Age played a major role in Chilean women’s attitudes toward text message reminders for Papanicolaou (Pap) testing, according to a small study published by JMIR mHealth and uHealth.
The study set out to investigate the barriers preventing Chilean women from getting tested for cervical cancer by setting up focus groups to talk to patients. Twenty-seven women between the ages of 25 and 64 who did not adhere to cervical cancer screenings participated in the focus groups, as well as 10 midwives and one paramedic. Researchers conducted a total of nine focus groups, including three with women ages 25 to 44, three with women 45 to 64 and three with healthcare professionals.
“Focus group results indicated that older women use mobile phones to receive calls from family and friends but seldom send text messages,” the researchers wrote. “Furthermore, they prefer personal contact with their health care providers regarding [Pap] testing. Younger women, on the other hand, find text messaging easy to use and frequently send texts to family and friends. Importantly, women of all ages mentioned they would like to receive text messages about Pap tests.”
Researchers found that among the young women groups, participants reported using their cell phones multiple times a day. However, in the older age range, the majority of women only used their phones once every two to three days.
Financial burden and lack of technological savvy were some of the hurdles focus group participants named. The study reports that health professionals in the focus group thought that women would be receptive to the initiative, but were “reluctant to believe mobile technologies could help improve Pap test adherence rates unless several barriers were addressed.”
Why it matters
The study reports that cervical-uterine cancer is the fourth leading oncological cause of death in Chile. Pap tests can be an early indicator of health conditions. Researchers said that text-based interventions have been successful in the past, but there is very little research in that area for this particular population.

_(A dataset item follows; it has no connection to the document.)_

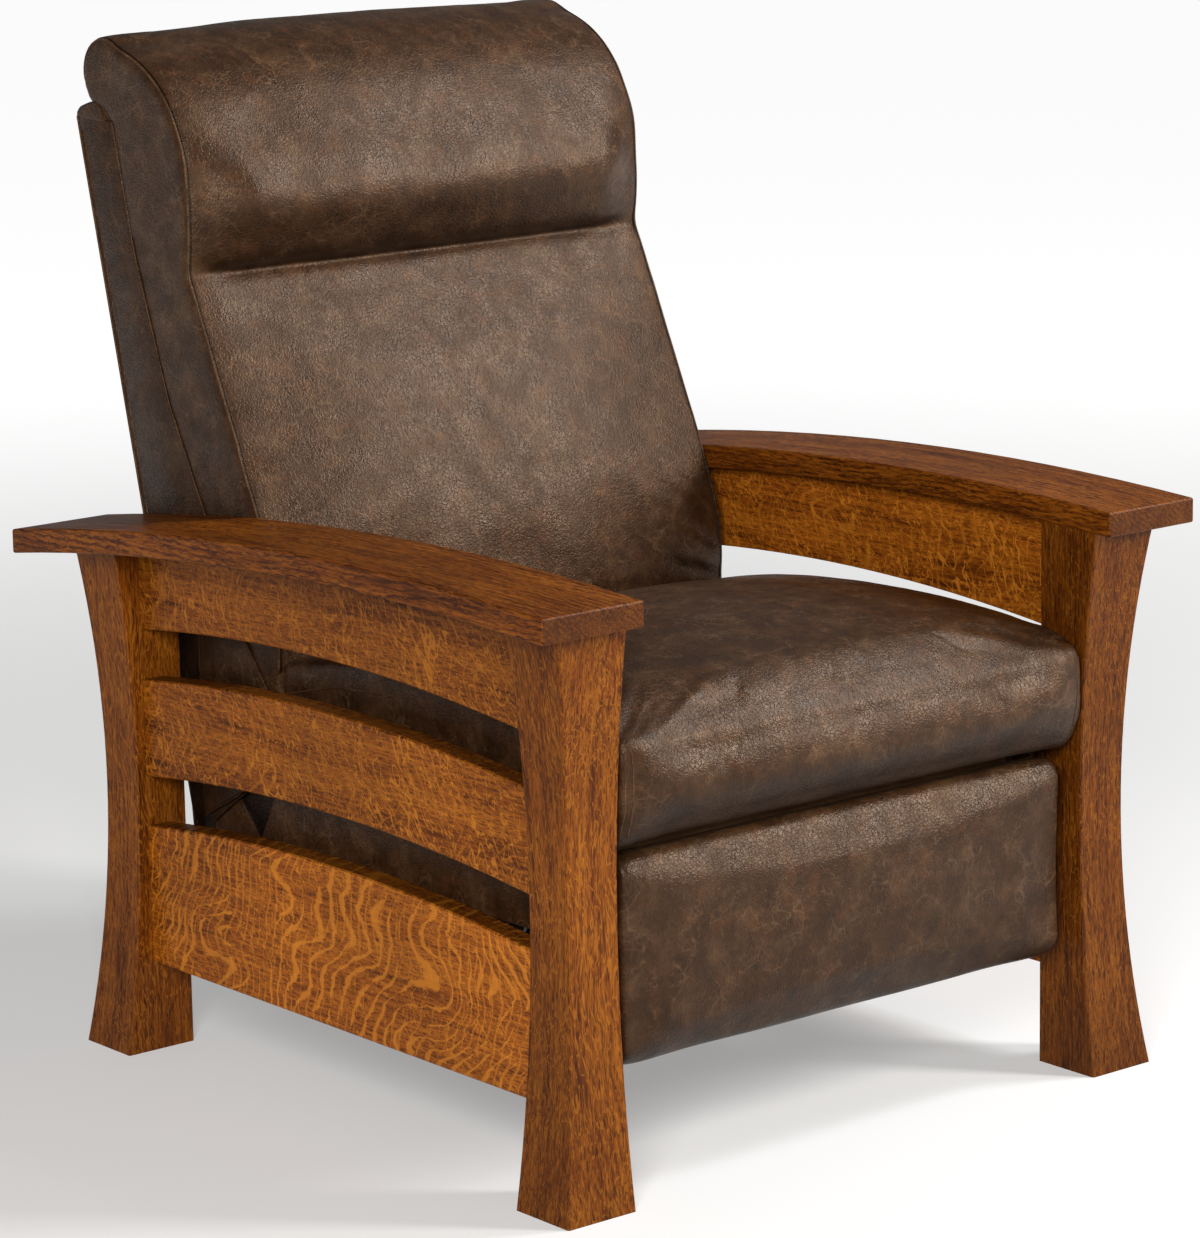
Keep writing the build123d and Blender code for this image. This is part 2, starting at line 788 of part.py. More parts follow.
def make_footrest_links():
    hole = stud_radius + stud_fit
    lift = bar(lift_pivot, elbow, link_width) - disc(lift_pivot, hole)
    lift = slab(lift, lift_layer, lift_layer + plate_thickness)
    lift += headed_stud(elbow, lift_layer + plate_thickness, reach_layer, True)
    both_sides("lift_link", lift)

    reach = bar(elbow, footrest_pivot, link_width) - disc(elbow, hole) - disc(footrest_pivot, hole)
    both_sides("reach_link", slab(reach, reach_layer, reach_layer + plate_thickness))

    control = bar(control_pivot, control_end, link_width * 0.8) - disc(control_pivot, hole)
    control = slab(control, lift_layer, lift_layer + plate_thickness)
    control += cylinder(control_end, stud_radius, lift_layer - plate_gap + spring_fit * 2, lift_layer)
    both_sides("control_link", control)

    centre = polar(lift_pivot, lift_angle, lift_length * torque_tube_share)
    tube = cylinder(centre, torque_tube_radius, -lift_layer, lift_layer)
    nodes["torque_tube"] = tube - cylinder(centre, torque_tube_radius - tube_wall, -lift_layer, lift_layer)


# Back: side views as shares of the back's depth and rise

rear_line_shares = ((0.075, 0.136), (0.09, 0.198), (0.25, 0.283), (0.395, 0.411),
                    (0.565, 0.546), (0.71, 0.715))
roll_under_shares = ((0.742, 0.76), (0.785, 0.834), (0.825, 0.902), (0.93, 0.9235))
side_foot_shares = ((0.245, 0.053), (0.172, 0.111))
head_seam_share = 0.415
lumbar_front_shares = ((0.262, 0.58), (0.07, 0.40), (0.008, 0.31), (0.0, 0.27))
lumbar_tuck_shares = ((0.014, 0.252), (0.025, 0.136))
roll_top_shares = ((0.965, 0.965), (0.766, 1.0))
roll_front_shares = ((0.543, 0.951), (0.412, 0.864), (0.404, 0.7956))
back_foot_share = 0.49
back_top_share = 0.9095


def back_point(shares):
    return middle_y + back_front_behind + back_depth * shares[0], back_base + back_rise * shares[1]


def back_line(table, dy, dz):
    """The points of a table of shares, all moved by the same small step."""
    return [nudged(back_point(share), dy, dz) for share in table]


back_top_corner = back_point((1.0, back_top_share))
back_foot_corner = back_point((back_foot_share, 0.0))


def panel_point(height, setback):
    """A point on the slanting rear face of the back, or inside it by a setback."""
    slope = (back_top_corner[0] - back_foot_corner[0]) / (back_top_corner[1] - back_foot_corner[1])
    return back_foot_corner[0] + slope * (height - back_foot_corner[1]) - setback, height


def head_seam(lift):
    """Where the lower cushion and the roll meet at the front, at the height of the frame's bend."""
    front = back_point((head_seam_share, 0.0))[0]
    return front, back_point(rear_line_shares[-1])[1] + lift


def lumbar_section(full, drawn):
    puff = cushion_draw * drawn - back_crown * full
    mid_front, low_front, puff_front, foot_front = back_line(lumbar_front_shares, puff, 0)
    return outline(
        *back_line(rear_line_shares, 0, 0),
        nudged(head_seam(0), puff / 2, 0),
        (mid_front, low_front),
        (puff_front, foot_front),
        *back_line(lumbar_tuck_shares, 0, 0),
    )


def roll_section(full, drawn):
    puff = cushion_draw * drawn - roll_bulge * full
    lift = roll_crown * full - cushion_draw * drawn / 2
    start = nudged(back_point(rear_line_shares[-1]), 0, seam_fit)
    rear, top = [back_point(share) for share in roll_top_shares]
    brow, upper, face = [back_point(share) for share in roll_front_shares]
    front = nudged(head_seam(seam_fit), puff / 2, 0)
    return outline(
        front,
        start,
        *back_line(roll_under_shares, 0, 0),
        (nudged(rear, 0, lift / 2), nudged(top, 0, lift)),
        (nudged(brow, puff / 2, lift / 2), nudged(upper, puff, 0)),
        (nudged(face, puff, 0), front),
    )


def make_back_cushions():
    nodes["back_cushion"] = crowned(back_width, lumbar_section)
    nodes["head_roll"] = crowned(back_width, roll_section)


def frame_face(shift, setback):
    """Side view of what lies between the cushions' rear line and the rear panel."""
    high = back_point(roll_under_shares[2])[1] - shift
    return outline(
        panel_point(back_base, setback),
        *back_line(side_foot_shares, shift, 0),
        *back_line(rear_line_shares[1:], shift, 0),
        *back_line(roll_under_shares[:2], shift, 0),
        nudged(back_point(roll_under_shares[2]), shift, -shift),
        panel_point(high, setback),
    )


def plank(start, end, thickness):
    """A board on edge in the side view: its front face runs from start to end."""
    along = math.degrees(math.atan2(end[1] - start[1], end[0] - start[0]))
    return outline(start, end, polar(end, along - 90, thickness), polar(start, along - 90, thickness))


def spring_line():
    """The line that the front faces of the back's two cross rails lie on, bottom to top."""
    top = nudged(back_point(roll_under_shares[2]), back_spring_room, -back_rail_drop)
    bottom = hinge[0] - lug_radius, hinge_height - back_rail_height / 2
    return bottom, top


def make_back_frame():
    inner_setback = back_panel_thickness + back_fit
    x1 = lift_layer
    x0 = x1 - post_thickness
    clear = post_notch_fit
    notch = rectangle(seat_front, back_base - clear, seat_rear + clear, seat_frame_height + clear)
    both_sides("back_post", slab(frame_face(back_fit, inner_setback) - notch, x0, x1))

    bottom, top = spring_line()
    rise = math.degrees(math.atan2(top[1] - bottom[1], top[0] - bottom[0]))
    top_rail = plank(polar(top, rise, -back_rail_height), top, back_top_rail_depth)
    foot, head = polar(bottom, rise, -back_bottom_rail_drop), polar(bottom, rise, back_rail_height)
    bottom_rail = plank(foot, head, back_bottom_rail_depth)
    nodes["back_top_rail"] = slab(top_rail, -x0, x0)
    nodes["back_bottom_rail"] = slab(bottom_rail, -x0, x0)

    plate = bar(hinge, polar(hinge, hinge_plate_angle, hinge_plate_length), hinge_plate_width)
    plate = slab(plate, lift_layer, lift_layer + plate_thickness)
    plate += headed_stud(hinge, lift_layer, seat_layer + plate_thickness, False)
    both_sides("back_hinge_plate", plate)


def make_back_springs():
    """Sinuous springs up the back, lying on the front faces of its two cross rails."""
    bottom, top = spring_line()
    rise = math.degrees(math.atan2(top[1] - bottom[1], top[0] - bottom[0]))
    start = polar(bottom, rise, back_rail_height - back_spring_overlap)
    start = polar(start, rise + 90, wire_radius + spring_fit)
    length = math.dist(bottom, top) - 2 * (back_rail_height - back_spring_overlap)
    clear = 2 * (lift_layer - post_thickness)
    row = spring_row(back_spring_count, back_spring_turns, length, clear, "back springs")
    place = Pos(0, start[0], start[1]) * Rot(rise, 0, 0)
    nodes["back_springs"] = Compound([s for w in row for s in (place * w).solids()])


def make_back_covers():
    x1 = back_width / 2
    x0 = x1 - back_side_thickness
    rear_panel = outline(
        panel_point(back_base, 0),
        back_top_corner,
        panel_point(back_top_corner[1], back_panel_thickness),
        panel_point(back_base, back_panel_thickness),
    )
    nodes["back_panel"] = slab(rear_panel, -x1, x1)
    setback = back_panel_thickness + back_fit / 2
    both_sides("back_side_panel", slab(frame_face(back_fit, setback), x0, x1))


make_side_frames()
make_base()
make_swing_links()
make_seat_frame()
make_seat_springs()
make_seat_cushion()
make_footrest()
make_footrest_links()
make_back_cushions()
make_back_frame()
make_back_springs()
make_back_covers()

os.makedirs("parts", exist_ok=True)
for name, solid in nodes.items():
    export_step(solid, f"parts/{name}.step")
print(len(nodes), "nodes")
pivots = {
    "front swing foot": front_swing_foot,
    "front swing head": front_swing_head,
    "rear swing foot": rear_swing_foot,
    "lift pivot": lift_pivot,
    "elbow": elbow,
    "footrest pivot": footrest_pivot,
    "control pivot": control_pivot,
    "hinge": hinge,
}
for label, point in pivots.items():
    print(label, round(point[0], 3), round(point[1], 3))
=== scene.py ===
import json
import math

import bmesh
import bpy
import numpy as np
from mathutils import Matrix, Vector
from mathutils.bvhtree import BVHTree


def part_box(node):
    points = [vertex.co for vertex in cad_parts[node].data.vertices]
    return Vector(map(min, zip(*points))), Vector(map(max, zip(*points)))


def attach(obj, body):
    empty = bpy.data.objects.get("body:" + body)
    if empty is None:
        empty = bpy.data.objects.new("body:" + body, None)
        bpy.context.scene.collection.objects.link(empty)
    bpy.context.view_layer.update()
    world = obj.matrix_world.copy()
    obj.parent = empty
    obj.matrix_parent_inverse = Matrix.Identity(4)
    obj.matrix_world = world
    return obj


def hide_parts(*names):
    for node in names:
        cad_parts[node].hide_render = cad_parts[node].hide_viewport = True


# Mission armchair with a reclining back and a footrest: the looks of the wood, the leather and the steel.
# Metres, in the frame of the chair: +Z is up and the chair faces -Y.

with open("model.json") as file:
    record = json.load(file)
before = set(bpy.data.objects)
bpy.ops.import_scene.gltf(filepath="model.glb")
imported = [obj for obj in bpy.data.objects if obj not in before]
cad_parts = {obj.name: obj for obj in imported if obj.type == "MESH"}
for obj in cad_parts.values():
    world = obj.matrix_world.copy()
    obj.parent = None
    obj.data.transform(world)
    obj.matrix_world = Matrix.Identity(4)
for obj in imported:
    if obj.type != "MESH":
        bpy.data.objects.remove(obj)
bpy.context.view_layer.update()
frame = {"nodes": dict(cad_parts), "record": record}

MM = 0.001
SIDES = (("right", -1), ("left", 1))

# Where things are, read from the chair itself
leg_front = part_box("leg_front_left")
leg_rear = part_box("leg_rear_left")
seat_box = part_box("seat_cushion")
lumbar_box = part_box("back_cushion")
roll_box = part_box("head_roll")
rest_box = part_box("footrest_pad")
middle_y = (leg_front[1][1] + leg_rear[0][1]) / 2
back_half = lumbar_box[1][0]
seat_half = seat_box[1][0]
rest_half = rest_box[1][0]
head_seam_z = lumbar_box[1][2]


# Material graphs

class Graph:
    """Adds shader nodes in short calls. An input is a number, a colour or another node's output."""

    def __init__(self, name):
        self.material = bpy.data.materials.new(name)
        self.material.use_nodes = True
        self.tree = self.material.node_tree
        self.tree.nodes.clear()
        coordinates = self.add("ShaderNodeTexCoord")
        self.place, self.normal = coordinates.outputs["Object"], coordinates.outputs["Normal"]

    def add(self, kind, inputs=(), **settings):
        node = self.tree.nodes.new(kind)
        for key, value in settings.items():
            setattr(node, key, value)
        for key, value in dict(inputs).items():
            if isinstance(value, bpy.types.NodeSocket):
                self.tree.links.new(value, node.inputs[key])
            else:
                node.inputs[key].default_value = value
        return node

    def shifted(self, vector, move, scale=(1, 1, 1), turn=(0, 0, 0)):
        inputs = {"Vector": vector, "Location": move, "Scale": scale, "Rotation": turn}
        return self.add("ShaderNodeMapping", inputs).outputs[0]

    def warped(self, vector, amount, scale):
        """The vector pushed about by smooth noise."""
        pushed = self.add("ShaderNodeTexNoise", {"Vector": vector, "Scale": scale, "Detail": 2.0})
        centred = self.add("ShaderNodeVectorMath", {0: pushed.outputs["Color"], 1: (0.5, 0.5, 0.5)},
                           operation="SUBTRACT")
        inputs = {0: centred.outputs[0], "Scale": amount}
        step = self.add("ShaderNodeVectorMath", inputs, operation="SCALE")
        inputs = {0: vector, 1: step.outputs[0]}
        return self.add("ShaderNodeVectorMath", inputs, operation="ADD").outputs[0]

    def noise(self, vector, scale, detail=2.0, rough=0.5):
        inputs = {"Vector": vector, "Scale": scale, "Detail": detail, "Roughness": rough}
        return self.add("ShaderNodeTexNoise", inputs).outputs[0]

    def cells(self, vector, scale, feature="DISTANCE_TO_EDGE", randomness=1.0):
        inputs = {"Vector": vector, "Scale": scale, "Randomness": randomness}
        return self.add("ShaderNodeTexVoronoi", inputs, feature=feature).outputs["Distance"]

    def stretched(self, vector, move, waves, detail=2.0, rough=0.5):
        """Noise with its own number of waves per metre along X, Y and Z."""
        return self.noise(self.shifted(vector, move, waves), 1.0, detail, rough)

    def along(self, vector, direction):
        inputs = {0: vector, 1: direction}
        return self.add("ShaderNodeVectorMath", inputs, operation="DOT_PRODUCT").outputs["Value"]

    def upward(self):
        """The height of the unit normal: 1 on top, 0 on the sides and -1 underneath."""
        return self.add("ShaderNodeSeparateXYZ", {0: self.normal}).outputs[2]

    def math(self, operation, a, b=0.0, clamp=False):
        return self.add("ShaderNodeMath", {0: a, 1: b}, operation=operation, use_clamp=clamp).outputs[0]

    def ramp(self, value, *stops):
        """A colour ramp through (position, grey or colour) stops."""
        node = self.add("ShaderNodeValToRGB", {"Fac": value})
        elements = node.color_ramp.elements
        while len(elements) < len(stops):
            elements.new(0.5)
        for element, (position, colour) in zip(elements, stops):
            element.position = position
            grey = not isinstance(colour, tuple)
            element.color = (colour, colour, colour, 1.0) if grey else (*colour, 1.0)
        return node.outputs["Color"]

    def times(self, a, b):
        return self.math("MULTIPLY", a, b)

    def mix(self, factor, a, b, blend="MIX"):
        node = self.add("ShaderNodeMix", data_type="RGBA", blend_type=blend)
        for index, value in ((0, factor), (6, a), (7, b)):
            if isinstance(value, bpy.types.NodeSocket):
                self.tree.links.new(value, node.inputs[index])
            elif isinstance(value, tuple):
                node.inputs[index].default_value = (*value, 1.0)
            else:
                node.inputs[index].default_value = value
        return node.outputs[2]

    def bump(self, height, depth, strength=1.0, under=None):
        inputs = {"Height": height, "Distance": depth, "Strength": strength}
        if under is not None:
            inputs["Normal"] = under
        return self.add("ShaderNodeBump", inputs).outputs[0]

    def shader(self, inputs):
        principled = self.add("ShaderNodeBsdfPrincipled", inputs)
        self.add("ShaderNodeOutputMaterial", {"Surface": principled.outputs[0]})
        return self.material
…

“Interventions based on short message service text messaging have shown efficacy in encouraging behavior modification and improving health. Recently, evidence has showed that these interventions have been able to increase the cancer screening adherence,” researchers wrote in the background of the study. “However, there is insufficient evidence to characterize maximally effective interventions, and none of these studies have been conducted in Latin American countries.”
What's the trend
This isn’t the first time a study has been done on text interventions for cervical cancer screenings. In 2014, researchers in Minnesota published a study in JMIR exploring the potential of mobile health to reach people who frequently go untested. The team discovered that a text message intervention could help Korean American women, a group with one of the highest cervical cancer mortality rates in the United State, more frequently receive Pap tests.
On the record
“Although the overall acceptance was positive, older women prefer personal contact and phone calls over text messaging,” researchers wrote. “Information surrounding these preferences will aid in the implementation of effective strategies to improve cancer screening in underserved populations.”